> **What the exercise asks**
Starting at the line containing "HINGE_X, HINGE_DEPTH, DOOR_BOTTOM)", copy each line exactly, ending with the line containing "bpy.context.scene.collection.objects.link(empty)". Leave out everything else.

> **Data**
┄┄┄┄┄┄┄┄┄┄

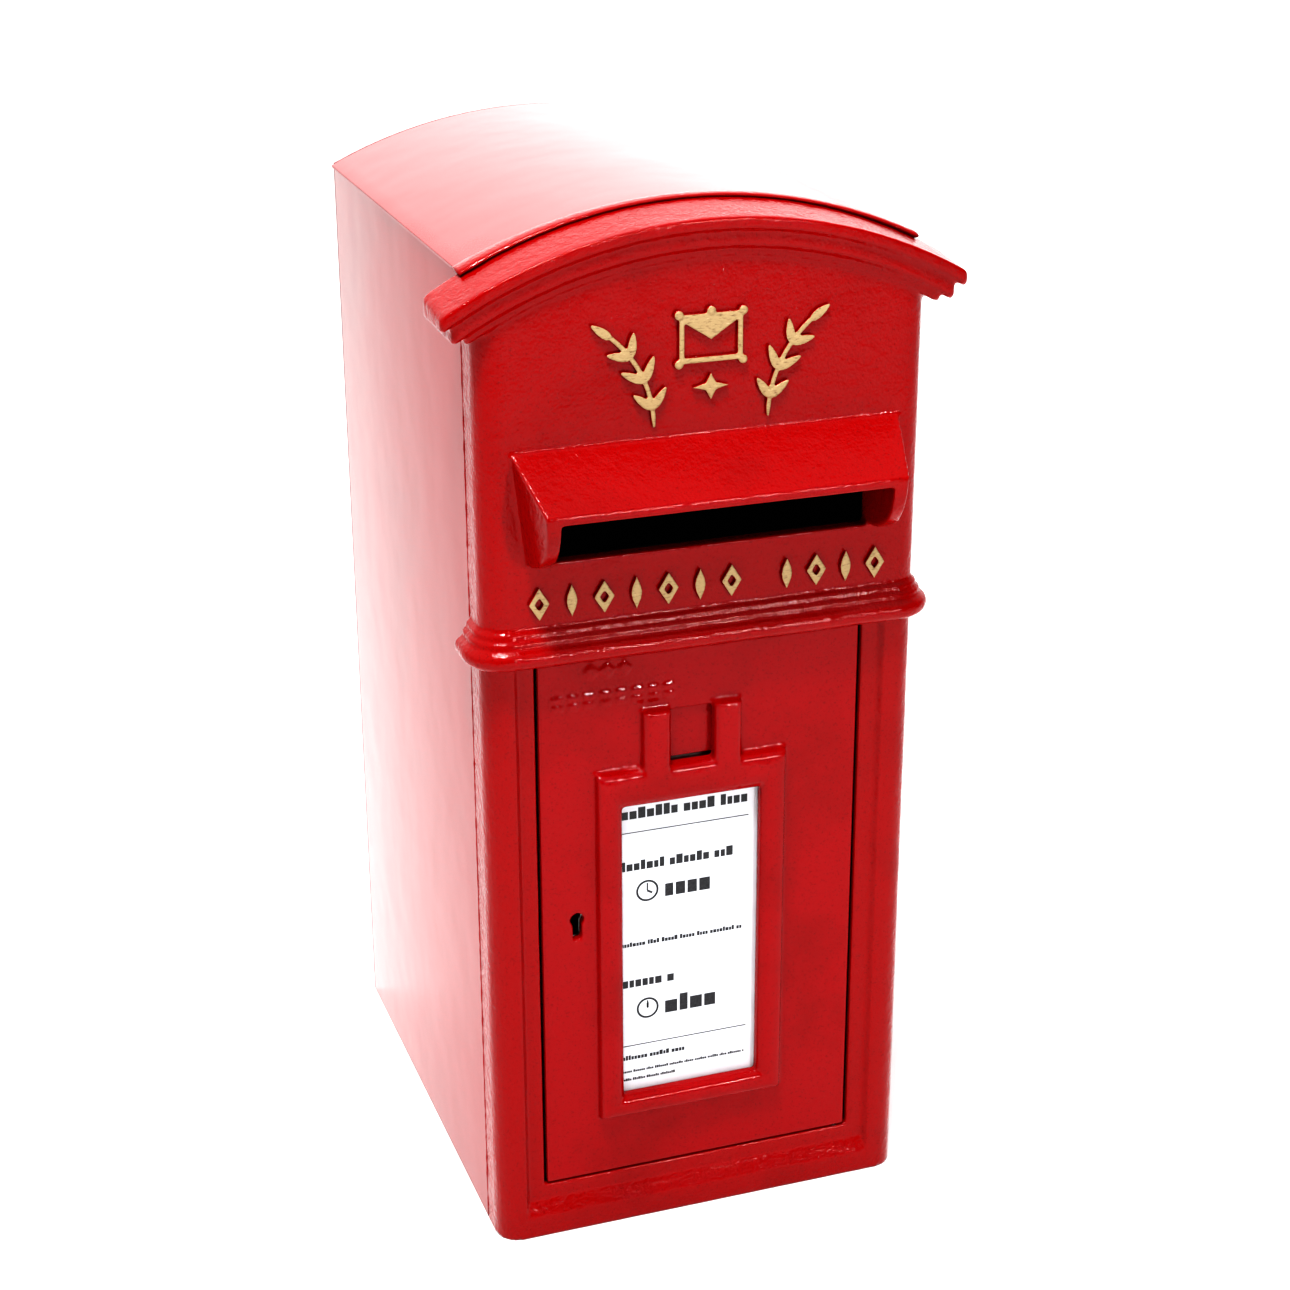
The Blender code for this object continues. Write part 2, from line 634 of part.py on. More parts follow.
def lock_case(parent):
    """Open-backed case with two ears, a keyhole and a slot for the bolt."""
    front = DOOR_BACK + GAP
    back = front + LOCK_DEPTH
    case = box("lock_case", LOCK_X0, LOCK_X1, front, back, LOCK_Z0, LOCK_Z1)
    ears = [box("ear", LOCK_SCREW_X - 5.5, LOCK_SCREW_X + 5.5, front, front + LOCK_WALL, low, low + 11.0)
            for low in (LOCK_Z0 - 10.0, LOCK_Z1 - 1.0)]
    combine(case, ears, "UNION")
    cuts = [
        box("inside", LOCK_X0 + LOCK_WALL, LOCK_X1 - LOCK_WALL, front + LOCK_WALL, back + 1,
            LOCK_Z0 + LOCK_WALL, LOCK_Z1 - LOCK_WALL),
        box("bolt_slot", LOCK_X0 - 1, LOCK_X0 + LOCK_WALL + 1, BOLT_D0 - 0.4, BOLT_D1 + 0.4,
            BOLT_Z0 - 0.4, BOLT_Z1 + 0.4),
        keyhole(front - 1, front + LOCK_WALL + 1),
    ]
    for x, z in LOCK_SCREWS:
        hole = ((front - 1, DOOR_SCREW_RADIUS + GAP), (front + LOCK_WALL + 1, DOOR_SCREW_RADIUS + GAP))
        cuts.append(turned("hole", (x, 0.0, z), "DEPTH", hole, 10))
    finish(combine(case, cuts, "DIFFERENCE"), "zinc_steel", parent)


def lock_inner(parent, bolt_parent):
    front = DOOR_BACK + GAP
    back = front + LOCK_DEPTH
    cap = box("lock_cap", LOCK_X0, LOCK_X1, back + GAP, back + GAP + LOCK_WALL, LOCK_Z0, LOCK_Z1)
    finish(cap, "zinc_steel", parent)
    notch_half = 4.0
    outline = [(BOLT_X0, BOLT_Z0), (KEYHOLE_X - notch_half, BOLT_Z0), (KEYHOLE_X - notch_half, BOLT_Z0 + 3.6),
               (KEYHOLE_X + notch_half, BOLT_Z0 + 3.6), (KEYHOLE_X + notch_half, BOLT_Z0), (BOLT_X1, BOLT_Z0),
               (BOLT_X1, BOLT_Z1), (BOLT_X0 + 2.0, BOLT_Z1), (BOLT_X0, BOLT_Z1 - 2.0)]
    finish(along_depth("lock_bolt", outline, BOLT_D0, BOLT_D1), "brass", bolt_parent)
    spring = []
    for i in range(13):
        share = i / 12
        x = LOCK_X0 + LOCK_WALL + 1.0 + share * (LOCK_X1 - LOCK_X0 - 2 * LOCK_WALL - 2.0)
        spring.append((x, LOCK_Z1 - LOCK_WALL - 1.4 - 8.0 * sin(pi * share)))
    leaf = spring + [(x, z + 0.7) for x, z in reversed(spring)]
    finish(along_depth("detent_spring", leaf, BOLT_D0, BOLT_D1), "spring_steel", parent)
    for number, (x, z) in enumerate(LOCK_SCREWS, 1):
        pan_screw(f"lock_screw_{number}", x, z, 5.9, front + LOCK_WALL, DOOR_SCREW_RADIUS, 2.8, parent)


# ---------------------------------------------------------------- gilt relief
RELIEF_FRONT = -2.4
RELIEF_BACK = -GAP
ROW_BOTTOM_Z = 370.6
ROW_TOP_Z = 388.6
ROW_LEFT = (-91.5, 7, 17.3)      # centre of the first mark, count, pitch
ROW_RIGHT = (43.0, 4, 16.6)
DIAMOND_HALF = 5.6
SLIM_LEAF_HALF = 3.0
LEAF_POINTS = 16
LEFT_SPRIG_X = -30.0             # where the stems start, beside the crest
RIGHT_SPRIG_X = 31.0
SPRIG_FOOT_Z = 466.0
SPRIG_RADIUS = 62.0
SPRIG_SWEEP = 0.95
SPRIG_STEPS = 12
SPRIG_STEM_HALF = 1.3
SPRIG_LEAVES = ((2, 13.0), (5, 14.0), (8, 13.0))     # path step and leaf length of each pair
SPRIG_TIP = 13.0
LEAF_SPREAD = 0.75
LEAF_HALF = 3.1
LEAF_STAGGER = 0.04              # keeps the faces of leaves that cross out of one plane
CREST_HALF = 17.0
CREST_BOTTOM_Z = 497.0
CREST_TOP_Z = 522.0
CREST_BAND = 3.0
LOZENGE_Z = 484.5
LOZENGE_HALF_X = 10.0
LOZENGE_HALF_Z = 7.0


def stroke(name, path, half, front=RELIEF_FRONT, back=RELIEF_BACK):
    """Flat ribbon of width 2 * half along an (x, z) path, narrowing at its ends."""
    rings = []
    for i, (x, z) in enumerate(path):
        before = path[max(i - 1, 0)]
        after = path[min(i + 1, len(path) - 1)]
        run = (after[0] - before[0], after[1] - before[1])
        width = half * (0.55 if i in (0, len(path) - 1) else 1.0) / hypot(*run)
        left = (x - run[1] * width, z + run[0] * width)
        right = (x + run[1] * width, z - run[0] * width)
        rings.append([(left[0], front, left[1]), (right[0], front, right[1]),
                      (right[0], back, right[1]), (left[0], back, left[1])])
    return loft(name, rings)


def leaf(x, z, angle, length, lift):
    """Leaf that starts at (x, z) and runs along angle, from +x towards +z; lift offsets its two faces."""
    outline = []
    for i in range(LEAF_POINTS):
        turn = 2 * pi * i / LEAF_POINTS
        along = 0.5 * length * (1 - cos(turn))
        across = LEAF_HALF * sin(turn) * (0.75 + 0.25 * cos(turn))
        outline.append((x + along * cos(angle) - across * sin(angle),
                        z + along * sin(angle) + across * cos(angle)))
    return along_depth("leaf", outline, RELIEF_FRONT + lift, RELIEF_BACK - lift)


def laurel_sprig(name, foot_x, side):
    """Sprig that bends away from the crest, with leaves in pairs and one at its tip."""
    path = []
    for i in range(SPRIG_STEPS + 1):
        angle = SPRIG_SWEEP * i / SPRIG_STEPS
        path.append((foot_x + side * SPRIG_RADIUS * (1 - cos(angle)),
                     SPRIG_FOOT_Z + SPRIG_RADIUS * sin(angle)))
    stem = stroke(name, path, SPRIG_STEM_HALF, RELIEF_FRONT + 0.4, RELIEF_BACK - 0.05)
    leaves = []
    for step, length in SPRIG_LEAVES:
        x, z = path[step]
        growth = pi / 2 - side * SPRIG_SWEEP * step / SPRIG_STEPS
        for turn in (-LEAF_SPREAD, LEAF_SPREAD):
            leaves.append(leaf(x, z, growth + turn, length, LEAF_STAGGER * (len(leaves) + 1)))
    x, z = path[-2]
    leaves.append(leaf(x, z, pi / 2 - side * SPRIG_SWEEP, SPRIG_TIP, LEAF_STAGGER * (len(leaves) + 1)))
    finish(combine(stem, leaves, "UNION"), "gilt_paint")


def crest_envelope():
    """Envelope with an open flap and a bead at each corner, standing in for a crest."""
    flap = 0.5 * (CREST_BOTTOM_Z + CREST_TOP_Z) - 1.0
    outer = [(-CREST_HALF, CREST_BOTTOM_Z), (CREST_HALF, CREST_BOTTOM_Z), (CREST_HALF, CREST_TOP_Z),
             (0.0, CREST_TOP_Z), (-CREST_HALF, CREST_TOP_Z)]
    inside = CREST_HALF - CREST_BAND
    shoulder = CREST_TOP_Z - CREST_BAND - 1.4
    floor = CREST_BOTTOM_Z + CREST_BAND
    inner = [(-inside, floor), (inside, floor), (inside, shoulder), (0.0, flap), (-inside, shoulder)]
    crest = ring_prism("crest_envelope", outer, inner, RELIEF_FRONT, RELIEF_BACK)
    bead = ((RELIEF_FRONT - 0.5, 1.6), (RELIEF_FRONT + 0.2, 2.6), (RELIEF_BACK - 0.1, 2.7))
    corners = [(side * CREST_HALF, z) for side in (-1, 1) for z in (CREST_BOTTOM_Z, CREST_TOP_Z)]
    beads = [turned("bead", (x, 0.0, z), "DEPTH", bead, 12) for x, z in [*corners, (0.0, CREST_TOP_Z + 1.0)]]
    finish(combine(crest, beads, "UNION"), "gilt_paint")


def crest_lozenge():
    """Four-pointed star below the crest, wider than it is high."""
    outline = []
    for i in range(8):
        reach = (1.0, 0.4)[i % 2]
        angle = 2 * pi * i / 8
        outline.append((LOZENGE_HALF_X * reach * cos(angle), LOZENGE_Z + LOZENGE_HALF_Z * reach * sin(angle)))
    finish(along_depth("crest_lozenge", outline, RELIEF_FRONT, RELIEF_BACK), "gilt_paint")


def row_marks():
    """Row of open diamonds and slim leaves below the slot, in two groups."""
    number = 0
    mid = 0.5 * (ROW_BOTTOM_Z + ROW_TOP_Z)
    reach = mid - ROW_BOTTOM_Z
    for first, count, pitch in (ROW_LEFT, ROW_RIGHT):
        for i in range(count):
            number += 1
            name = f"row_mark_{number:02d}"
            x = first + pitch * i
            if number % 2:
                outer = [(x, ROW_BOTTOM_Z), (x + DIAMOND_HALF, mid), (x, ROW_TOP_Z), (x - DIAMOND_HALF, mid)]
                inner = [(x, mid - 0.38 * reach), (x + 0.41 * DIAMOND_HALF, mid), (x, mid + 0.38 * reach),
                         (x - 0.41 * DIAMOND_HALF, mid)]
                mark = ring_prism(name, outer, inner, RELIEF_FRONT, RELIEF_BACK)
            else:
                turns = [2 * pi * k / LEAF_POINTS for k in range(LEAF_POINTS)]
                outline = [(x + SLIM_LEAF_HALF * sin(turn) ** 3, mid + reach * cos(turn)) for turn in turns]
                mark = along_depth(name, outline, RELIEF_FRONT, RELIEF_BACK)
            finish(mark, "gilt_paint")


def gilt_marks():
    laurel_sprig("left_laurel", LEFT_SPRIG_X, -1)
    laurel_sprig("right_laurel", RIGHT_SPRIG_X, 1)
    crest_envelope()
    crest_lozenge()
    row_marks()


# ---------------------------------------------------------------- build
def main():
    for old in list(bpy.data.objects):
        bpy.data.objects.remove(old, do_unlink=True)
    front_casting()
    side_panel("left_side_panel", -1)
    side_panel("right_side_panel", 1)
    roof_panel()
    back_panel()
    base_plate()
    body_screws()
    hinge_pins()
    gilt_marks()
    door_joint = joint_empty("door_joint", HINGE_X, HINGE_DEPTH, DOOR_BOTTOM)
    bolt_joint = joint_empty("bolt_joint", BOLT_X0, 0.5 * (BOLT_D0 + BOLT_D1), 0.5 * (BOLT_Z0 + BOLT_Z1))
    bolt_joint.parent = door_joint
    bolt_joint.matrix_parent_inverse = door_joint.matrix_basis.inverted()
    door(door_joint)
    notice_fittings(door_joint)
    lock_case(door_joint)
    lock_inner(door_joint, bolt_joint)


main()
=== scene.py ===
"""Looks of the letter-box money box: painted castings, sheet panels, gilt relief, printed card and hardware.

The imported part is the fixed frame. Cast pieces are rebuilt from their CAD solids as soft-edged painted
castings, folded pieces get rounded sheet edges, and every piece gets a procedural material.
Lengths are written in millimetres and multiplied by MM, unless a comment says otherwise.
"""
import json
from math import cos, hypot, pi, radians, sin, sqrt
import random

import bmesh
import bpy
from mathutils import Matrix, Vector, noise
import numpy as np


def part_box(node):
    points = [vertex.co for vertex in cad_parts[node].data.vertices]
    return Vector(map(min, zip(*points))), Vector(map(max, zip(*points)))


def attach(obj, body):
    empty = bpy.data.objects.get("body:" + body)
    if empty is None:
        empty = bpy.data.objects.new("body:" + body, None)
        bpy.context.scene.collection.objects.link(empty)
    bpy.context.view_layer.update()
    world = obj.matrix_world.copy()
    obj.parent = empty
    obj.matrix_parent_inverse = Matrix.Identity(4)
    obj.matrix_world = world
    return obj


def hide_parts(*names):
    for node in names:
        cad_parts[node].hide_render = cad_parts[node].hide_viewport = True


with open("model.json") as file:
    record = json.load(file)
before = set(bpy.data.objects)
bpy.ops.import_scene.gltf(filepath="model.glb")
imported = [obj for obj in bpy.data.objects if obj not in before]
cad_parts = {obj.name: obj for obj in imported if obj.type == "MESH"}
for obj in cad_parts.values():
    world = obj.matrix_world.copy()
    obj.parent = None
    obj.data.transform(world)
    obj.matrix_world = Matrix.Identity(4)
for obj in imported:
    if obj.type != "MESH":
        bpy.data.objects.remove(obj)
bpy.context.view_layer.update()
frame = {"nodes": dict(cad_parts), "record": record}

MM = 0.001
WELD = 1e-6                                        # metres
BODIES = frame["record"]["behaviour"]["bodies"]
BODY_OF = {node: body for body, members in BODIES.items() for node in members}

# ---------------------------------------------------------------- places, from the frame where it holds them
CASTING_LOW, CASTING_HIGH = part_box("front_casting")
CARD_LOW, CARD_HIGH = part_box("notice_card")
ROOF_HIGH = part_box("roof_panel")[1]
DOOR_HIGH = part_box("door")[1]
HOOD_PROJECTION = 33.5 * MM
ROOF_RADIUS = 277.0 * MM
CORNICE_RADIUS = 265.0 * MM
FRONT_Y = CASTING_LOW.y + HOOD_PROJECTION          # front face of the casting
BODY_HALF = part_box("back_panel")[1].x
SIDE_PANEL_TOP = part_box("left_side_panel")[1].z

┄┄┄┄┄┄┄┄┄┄

> **Solution to this problem**
    door_joint = joint_empty("door_joint", HINGE_X, HINGE_DEPTH, DOOR_BOTTOM)
    bolt_joint = joint_empty("bolt_joint", BOLT_X0, 0.5 * (BOLT_D0 + BOLT_D1), 0.5 * (BOLT_Z0 + BOLT_Z1))
    bolt_joint.parent = door_joint
    bolt_joint.matrix_parent_inverse = door_joint.matrix_basis.inverted()
    door(door_joint)
    notice_fittings(door_joint)
    lock_case(door_joint)
    lock_inner(door_joint, bolt_joint)


main()
=== scene.py ===
"""Looks of the letter-box money box: painted castings, sheet panels, gilt relief, printed card and hardware.

The imported part is the fixed frame. Cast pieces are rebuilt from their CAD solids as soft-edged painted
castings, folded pieces get rounded sheet edges, and every piece gets a procedural material.
Lengths are written in millimetres and multiplied by MM, unless a comment says otherwise.
"""
import json
from math import cos, hypot, pi, radians, sin, sqrt
import random

import bmesh
import bpy
from mathutils import Matrix, Vector, noise
import numpy as np


def part_box(node):
    points = [vertex.co for vertex in cad_parts[node].data.vertices]
    return Vector(map(min, zip(*points))), Vector(map(max, zip(*points)))


def attach(obj, body):
    empty = bpy.data.objects.get("body:" + body)
    if empty is None:
        empty = bpy.data.objects.new("body:" + body, None)
        bpy.context.scene.collection.objects.link(empty)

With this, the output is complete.